The problem that has to be dealt with in this is whether we have an infinitely expanding universe, that is one that expands faster than it compresses.  If we look around us, there is a lot of space suggesting this model has some merit.  The rate of expansion 200 to 168 or 200 to 61.8 can be measured against different time frames, but to get the significant compression levels suggested by observations you have to have a convergence model that compresses all forms of information.  This means you have these equations:
1) The equation for the increase in information (e.g. 2^x as x varies from 1 to infinity) (200%)
2) The equation of compression states e.g. (F(x)^(2^x)) (61.8%^200% but only for limited quantities of information)
3) The equation for the compression of the entire universe which, perhaps, looks something like this: C=I(tot(cty)F([2x(-1)^x-1]))(1-e^t/rc) (This is a sin type equation effected by the derivation of pi, the Geo function).

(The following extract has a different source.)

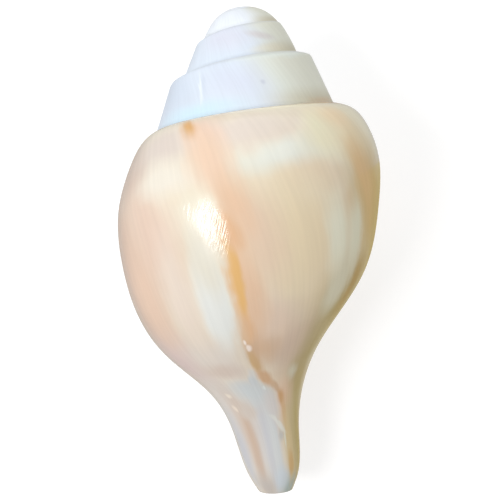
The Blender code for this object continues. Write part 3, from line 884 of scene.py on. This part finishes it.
def outside_material(polish):
    """The cream wall with its markings and the spire's colours, polished and a little scratched."""
    material = bpy.data.materials.new("polished outside")
    material.use_nodes = True
    tree = material.node_tree
    surface = tree.nodes["Principled BSDF"]
    grown = growth_map(tree)
    place = put(tree, "TexCoord").outputs["Object"]
    parts = put(tree, "SeparateXYZ", {0: grown})
    across, down = parts.outputs["X"], parts.outputs["Y"]
    stray_across = strayed(tree, across, streaked(tree, grown, *STRAY_LINES))
    stray_down = strayed(tree, down, cloud(tree, place, STRAY_BLOTCH))
    wander = put(tree, "CombineXYZ", {0: stray_across, 1: stray_down}).outputs[0]
    blotches = graded(tree, cloud(tree, place, BODY_BLOTCH), 0.4, 0.7)
    colour = over(tree, tint(*BODY_COLOUR), tint(*BODY_BLOTCHES), blotches)
    colour = marked(tree, colour, wander, BODY_MARKINGS)
    # Painted shade in the seam under the spire, partly its own brown
    colour = washed(tree, colour, down, *BROWN_SEAM_SHADE)
    spire_from = SPIRE_COLOURS_FROM * TURN_ON_MAP
    on_spire = graded(tree, across, spire_from, SPIRE_COLOURS_FULL * TURN_ON_MAP)
    colour = over(tree, colour, spire_colour(tree, wander, across, down), on_spire)
    beside = blot(tree, grown, *SCRATCHED_BESIDE)
    scratching = larger(tree, blot(tree, grown, *SCRATCHED), beside)
    brilliance = graded(
        tree, scratching, 0.0, BRILLIANT_FROM, PLAIN_BRILLIANCE, SCRATCH_BRILLIANCE
    )
    gloss = graded(tree, on_spire, 0.0, 1.0, GLOSS, SPIRE_GLOSS)
    dull = graded(tree, on_spire, 0.0, 1.0, DULLEST, SPIRE_DULLEST)
    lines = polished(tree, surface, polish, grown, place, scratching, gloss, dull)
    colour = lined(tree, colour, lines, *OUTSIDE_LINES)
    feed(tree, surface, {"Base Color": colour, "Specular IOR Level": brilliance})
    return material


def inside_material(polish):
    """Porcelain glaze of the mouth: peach by the lip, whiter and then deeper in colour inside."""
    material = bpy.data.materials.new("glazed mouth")
    material.use_nodes = True
    tree = material.node_tree
    surface = tree.nodes["Principled BSDF"]
    grown = growth_map(tree)
    place = put(tree, "TexCoord").outputs["Object"]
    parts = put(tree, "SeparateXYZ", {0: grown})
    across, down = parts.outputs["X"], parts.outputs["Y"]
    blotches = graded(tree, cloud(tree, place, GLAZE_BLOTCH), 0.35, 0.65)
    colour = over(tree, tint(*GLAZE), tint(*GLAZE_BLOTCHES), blotches)
    colour = washed(tree, colour, across, *DEEPER_WITHIN)
    colour = washed(tree, colour, down, *DEEPER_BELOW)
    band = {0: across, 1: tau / STRIPE_LENGTH, 2: STRIPE_SHIFT}
    angle = put(tree, "Math", band, operation="MULTIPLY_ADD").outputs[0]
    stripes = put(tree, "Math", {0: angle}, operation="SINE").outputs[0]
    colour = washed(tree, colour, stripes, 0.3, 1.0, 0.5, STRIPE)
    lines = polished(tree, surface, polish, grown, place, 0.0, GLAZE_GLOSS, GLAZE_DULLEST)
    feed(tree, surface, {"Base Color": lined(tree, colour, lines, *GLAZE_LINES)})
    return material


def shell():
    shape = wall_shape()
    dip_by_hand(shape)
    lay_down(shape)
    mesh = bpy.data.meshes.new("polished_shell_wall")
    shape.to_mesh(mesh)
    shape.free()
    polish = hand_polish()
    mesh.materials.append(outside_material(polish))
    mesh.materials.append(inside_material(polish))
    mesh.shade_smooth()
    wall = bpy.data.objects.new("polished_shell_wall", mesh)
    bpy.context.scene.collection.objects.link(wall)
    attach(wall, "root")
    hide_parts(NODE)


# Floor, light and camera


# The floor's half size in metres, grey, own glow and roughness
FLOOR_HALF = 3.0
FLOOR_GREY = 0.42
FLOOR_GLOW = 0.66
FLOOR_ROUGHNESS = 0.7
# The warm card's half size and middle in metres, and the colour of its glow
CARD_HALF = 0.3
CARD_MIDDLE = (0.3, -0.27, -0.002)
CARD_GLOW = (0.46, 0.38, 0.17, 1.0)

# Lamps: direction from the shell, distance, width and height in metres, power in watts,
# and how far they are turned about their direction, in degrees
LAMPS = {
    "window": ((-0.51, -0.21, 0.85), 0.6, 0.17, 0.28, 1.95, -70.0),
    "left side": ((-1.0, 0.3, 0.9), 1.2, 1.2, 1.2, 1.65, 0.0),
    "spire side": ((0.2, 1.0, 0.9), 1.2, 1.4, 1.0, 5.7, 0.0),
}
# The point of the shell that the lamps face, in metres
LIT_POINT = (0.0, 0.0, 0.05)
WORLD_GLOW = 0.42


def glowing_sheet(name, half, middle, finish, looks):
    """A level square that glows by itself. Its looks are the values of its shader's sockets."""
    shape = bmesh.new()
    place = Matrix.Translation(middle)
    bmesh.ops.create_grid(shape, x_segments=1, y_segments=1, size=half, matrix=place)
    mesh = bpy.data.meshes.new(name)
    shape.to_mesh(mesh)
    shape.free()
    material = bpy.data.materials.new(finish)
    material.use_nodes = True
    tree = material.node_tree
    feed(tree, tree.nodes["Principled BSDF"], looks)
    mesh.materials.append(material)
    sheet = bpy.data.objects.new(name, mesh)
    bpy.context.scene.collection.objects.link(sheet)
    return sheet


def floor():
    looks = {
        "Base Color": (FLOOR_GREY, FLOOR_GREY, FLOOR_GREY, 1.0),
        "Emission Color": (1.0, 1.0, 1.0, 1.0),
        "Emission Strength": FLOOR_GLOW,
        "Roughness": FLOOR_ROUGHNESS,
    }
    ground = glowing_sheet("floor", FLOOR_HALF, (0.0, 0.0, 0.0), "pale floor", looks)
    ground.visible_glossy = False


def warm_card():
    """A warm card under the right of the floor, seen only as its reflection in the polish."""
    looks = {
        "Base Color": (0.0, 0.0, 0.0, 1.0),
        "Specular IOR Level": 0.0,
        "Emission Color": CARD_GLOW,
        "Emission Strength": 1.0,
    }
    card = glowing_sheet("warm card", CARD_HALF, CARD_MIDDLE, "warm card", looks)
    card.visible_camera = False
    card.visible_diffuse = False
    card.visible_shadow = False


def aimed(place, target):
    """The turn that makes a lamp at a place face the target."""
    return (Vector(target) - Vector(place)).to_track_quat("-Z", "Y").to_matrix().to_4x4()


def softbox(name, direction, distance, width, height, power, lean):
    """A rectangular lamp that faces the shell from a direction, turned about it by a lean."""
    lamp = bpy.data.lights.new(name, "AREA")
    lamp.shape = "RECTANGLE"
    lamp.size = width
    lamp.size_y = height
    lamp.energy = power
    target = Vector(LIT_POINT)
    place = target + Vector(direction).normalized() * distance
    item = bpy.data.objects.new(name, lamp)
    leaning = Matrix.Rotation(radians(lean), 4, "Z")
    item.matrix_world = Matrix.Translation(place) @ aimed(place, target) @ leaning
    bpy.context.scene.collection.objects.link(item)


def lights():
    for name, lamp in LAMPS.items():
        softbox(name, *lamp)
    world = bpy.data.worlds.new("studio")
    world.use_nodes = True
    background = world.node_tree.nodes["Background"]
    background.inputs["Color"].default_value = (1.0, 1.0, 1.0, 1.0)
    background.inputs["Strength"].default_value = WORLD_GLOW
    bpy.context.scene.world = world


# The view of the picture: the camera's place, the ways it calls right and up, and the
# focal length. A program fitted them to the outline and the seams
CAMERA_PLACE = (0.02074, -0.04406, 0.28045)
CAMERA_RIGHT = (0.99440, -0.05193, -0.09202)
CAMERA_UP = (0.06672, 0.98392, 0.16571)
LENS = 69.3
SENSOR_WIDTH = 36.0


def camera():
    data = bpy.data.cameras.new("camera")
    data.lens = LENS
    data.sensor_width = SENSOR_WIDTH
    data.clip_start = 0.01
    right, up = Vector(CAMERA_RIGHT), Vector(CAMERA_UP)
    turned = Matrix((right, up, right.cross(up))).transposed().to_4x4()
    item = bpy.data.objects.new("camera", data)
    item.matrix_world = Matrix.Translation(CAMERA_PLACE) @ turned
    bpy.context.scene.collection.objects.link(item)
    bpy.context.scene.camera = item


shell()
floor()
warm_card()
lights()
camera()
bpy.context.scene.view_settings.view_transform = "Standard"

The equation for the compression of the entire universe which, perhaps, looks something like this: C=I(tot(cty)F([2x(-1)^x-1]))(1-e^t/rc) (This is a sin type equation effected by the derivation of pi, the Geo function).  The going in either direction at inflection points for offset solutions accomplishes many things; 1) it allows for compression and decompression states leading in turn to net compression/decompression movement of the entire universe leading in turn to a situation where space is expanding faster than compression or conversely where compression is outpacing space just as we witness.